RECORD LIST:
□ □ □ □ □ □ □

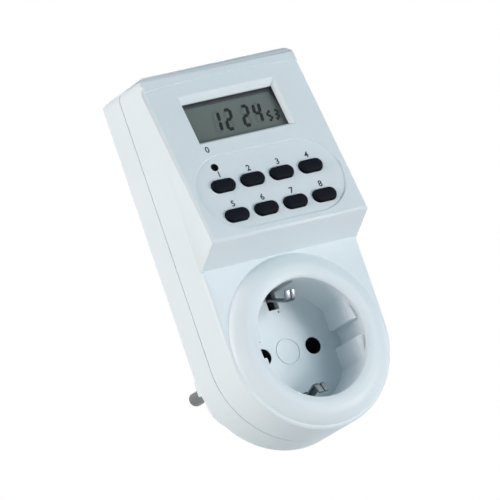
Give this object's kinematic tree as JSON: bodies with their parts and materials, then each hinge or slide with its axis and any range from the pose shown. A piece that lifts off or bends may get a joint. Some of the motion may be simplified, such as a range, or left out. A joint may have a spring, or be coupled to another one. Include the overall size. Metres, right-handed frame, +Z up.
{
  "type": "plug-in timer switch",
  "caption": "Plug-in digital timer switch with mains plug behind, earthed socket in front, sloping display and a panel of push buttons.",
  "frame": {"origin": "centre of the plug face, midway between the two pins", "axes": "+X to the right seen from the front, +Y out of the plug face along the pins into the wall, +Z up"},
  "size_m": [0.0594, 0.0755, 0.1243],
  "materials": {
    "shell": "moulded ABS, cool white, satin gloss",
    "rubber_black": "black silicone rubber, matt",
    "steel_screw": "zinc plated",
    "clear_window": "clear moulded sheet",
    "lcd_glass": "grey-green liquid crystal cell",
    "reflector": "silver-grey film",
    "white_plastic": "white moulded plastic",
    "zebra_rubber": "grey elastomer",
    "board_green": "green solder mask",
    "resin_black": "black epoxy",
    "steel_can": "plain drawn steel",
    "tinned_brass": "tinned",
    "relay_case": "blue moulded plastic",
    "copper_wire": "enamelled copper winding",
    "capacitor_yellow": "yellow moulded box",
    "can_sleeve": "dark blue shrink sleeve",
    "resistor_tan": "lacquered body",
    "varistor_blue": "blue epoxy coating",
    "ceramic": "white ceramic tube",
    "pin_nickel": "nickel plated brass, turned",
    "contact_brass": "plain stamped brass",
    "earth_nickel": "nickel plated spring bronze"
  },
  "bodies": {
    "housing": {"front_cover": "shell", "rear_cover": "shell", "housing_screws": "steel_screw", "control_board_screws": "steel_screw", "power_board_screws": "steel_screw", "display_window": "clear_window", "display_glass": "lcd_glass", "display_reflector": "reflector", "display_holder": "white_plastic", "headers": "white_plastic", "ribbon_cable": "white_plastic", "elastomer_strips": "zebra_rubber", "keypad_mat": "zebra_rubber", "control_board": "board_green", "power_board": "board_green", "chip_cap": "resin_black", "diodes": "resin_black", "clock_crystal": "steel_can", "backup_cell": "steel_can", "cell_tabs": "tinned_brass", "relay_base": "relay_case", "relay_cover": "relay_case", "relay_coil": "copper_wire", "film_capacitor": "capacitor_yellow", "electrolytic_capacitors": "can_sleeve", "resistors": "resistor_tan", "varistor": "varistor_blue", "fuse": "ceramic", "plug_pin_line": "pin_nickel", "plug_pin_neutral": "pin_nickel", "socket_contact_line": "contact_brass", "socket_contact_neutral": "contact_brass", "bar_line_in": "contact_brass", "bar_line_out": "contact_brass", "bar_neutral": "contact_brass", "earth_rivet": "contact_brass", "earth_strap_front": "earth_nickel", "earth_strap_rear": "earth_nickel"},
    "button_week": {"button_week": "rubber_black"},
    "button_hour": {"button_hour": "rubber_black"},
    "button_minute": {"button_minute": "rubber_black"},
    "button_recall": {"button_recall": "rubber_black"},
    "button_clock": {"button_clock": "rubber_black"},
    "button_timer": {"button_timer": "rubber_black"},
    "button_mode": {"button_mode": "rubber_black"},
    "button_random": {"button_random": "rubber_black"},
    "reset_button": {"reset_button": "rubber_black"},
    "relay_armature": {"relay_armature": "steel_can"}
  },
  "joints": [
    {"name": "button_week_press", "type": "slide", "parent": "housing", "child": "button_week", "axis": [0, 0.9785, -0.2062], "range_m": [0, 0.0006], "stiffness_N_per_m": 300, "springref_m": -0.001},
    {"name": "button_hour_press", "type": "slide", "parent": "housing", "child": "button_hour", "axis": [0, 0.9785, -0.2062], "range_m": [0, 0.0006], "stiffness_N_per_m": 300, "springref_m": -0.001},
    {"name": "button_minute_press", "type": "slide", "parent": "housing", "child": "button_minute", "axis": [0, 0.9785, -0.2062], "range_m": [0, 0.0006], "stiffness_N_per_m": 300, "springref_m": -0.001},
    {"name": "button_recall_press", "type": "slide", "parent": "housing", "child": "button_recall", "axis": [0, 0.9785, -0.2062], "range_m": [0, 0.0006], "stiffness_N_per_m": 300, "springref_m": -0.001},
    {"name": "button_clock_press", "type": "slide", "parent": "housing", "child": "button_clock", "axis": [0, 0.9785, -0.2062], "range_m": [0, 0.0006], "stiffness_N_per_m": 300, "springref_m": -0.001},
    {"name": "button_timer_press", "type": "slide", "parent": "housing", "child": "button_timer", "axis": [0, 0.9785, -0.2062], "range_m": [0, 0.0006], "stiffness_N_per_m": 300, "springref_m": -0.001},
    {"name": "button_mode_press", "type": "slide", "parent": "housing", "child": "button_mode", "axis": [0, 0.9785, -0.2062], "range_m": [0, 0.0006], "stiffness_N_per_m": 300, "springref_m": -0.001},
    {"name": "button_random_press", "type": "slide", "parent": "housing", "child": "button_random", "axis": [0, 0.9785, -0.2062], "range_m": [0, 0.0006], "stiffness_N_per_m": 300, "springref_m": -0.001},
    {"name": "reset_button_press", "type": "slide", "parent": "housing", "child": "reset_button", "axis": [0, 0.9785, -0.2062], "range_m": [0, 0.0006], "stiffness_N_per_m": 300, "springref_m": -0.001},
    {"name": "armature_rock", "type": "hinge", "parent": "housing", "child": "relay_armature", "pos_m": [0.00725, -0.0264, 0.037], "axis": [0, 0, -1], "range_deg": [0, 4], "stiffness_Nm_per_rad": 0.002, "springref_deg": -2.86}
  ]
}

□ □ □ □ □ □ □

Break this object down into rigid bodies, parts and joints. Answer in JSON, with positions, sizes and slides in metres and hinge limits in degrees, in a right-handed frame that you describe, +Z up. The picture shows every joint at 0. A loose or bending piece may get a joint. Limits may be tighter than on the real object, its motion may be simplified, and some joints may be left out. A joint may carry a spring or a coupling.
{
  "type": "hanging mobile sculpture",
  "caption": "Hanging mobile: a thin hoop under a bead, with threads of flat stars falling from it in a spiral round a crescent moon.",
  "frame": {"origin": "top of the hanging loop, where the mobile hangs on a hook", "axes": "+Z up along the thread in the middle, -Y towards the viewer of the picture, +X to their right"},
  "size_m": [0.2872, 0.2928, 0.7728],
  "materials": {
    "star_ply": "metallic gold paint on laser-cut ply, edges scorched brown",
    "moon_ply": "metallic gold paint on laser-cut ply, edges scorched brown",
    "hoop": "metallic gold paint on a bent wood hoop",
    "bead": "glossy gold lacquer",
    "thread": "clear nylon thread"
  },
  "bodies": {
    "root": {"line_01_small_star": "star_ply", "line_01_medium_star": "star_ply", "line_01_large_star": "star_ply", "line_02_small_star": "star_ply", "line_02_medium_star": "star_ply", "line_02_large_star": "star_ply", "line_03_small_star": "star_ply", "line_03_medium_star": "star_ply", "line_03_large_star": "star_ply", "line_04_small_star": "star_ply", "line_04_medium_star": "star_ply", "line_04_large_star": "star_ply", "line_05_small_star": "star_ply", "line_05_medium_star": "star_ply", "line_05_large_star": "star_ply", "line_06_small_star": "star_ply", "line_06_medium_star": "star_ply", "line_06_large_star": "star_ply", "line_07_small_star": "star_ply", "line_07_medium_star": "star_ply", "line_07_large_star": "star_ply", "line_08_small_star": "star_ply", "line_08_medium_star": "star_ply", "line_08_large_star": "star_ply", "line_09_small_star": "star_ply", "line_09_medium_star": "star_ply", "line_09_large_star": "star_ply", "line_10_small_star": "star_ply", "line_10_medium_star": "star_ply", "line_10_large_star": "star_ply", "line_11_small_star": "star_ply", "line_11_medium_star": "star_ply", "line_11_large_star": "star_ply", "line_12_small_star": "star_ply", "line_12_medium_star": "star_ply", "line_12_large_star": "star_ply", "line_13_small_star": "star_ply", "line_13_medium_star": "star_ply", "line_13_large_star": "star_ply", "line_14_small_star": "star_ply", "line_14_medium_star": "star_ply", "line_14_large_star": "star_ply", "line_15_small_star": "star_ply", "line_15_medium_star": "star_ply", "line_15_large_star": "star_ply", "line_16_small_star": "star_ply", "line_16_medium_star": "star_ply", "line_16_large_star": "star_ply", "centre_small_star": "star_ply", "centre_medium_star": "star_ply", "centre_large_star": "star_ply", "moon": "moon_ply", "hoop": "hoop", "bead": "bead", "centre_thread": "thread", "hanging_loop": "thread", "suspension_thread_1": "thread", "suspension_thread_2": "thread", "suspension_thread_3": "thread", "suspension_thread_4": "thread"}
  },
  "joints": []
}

□ □ □ □ □ □ □

EXERCISE OBJECTIVE: State the number of lines holding the word "joints" in the listing. Add nothing else.

PROBLEM SOLUTION: 3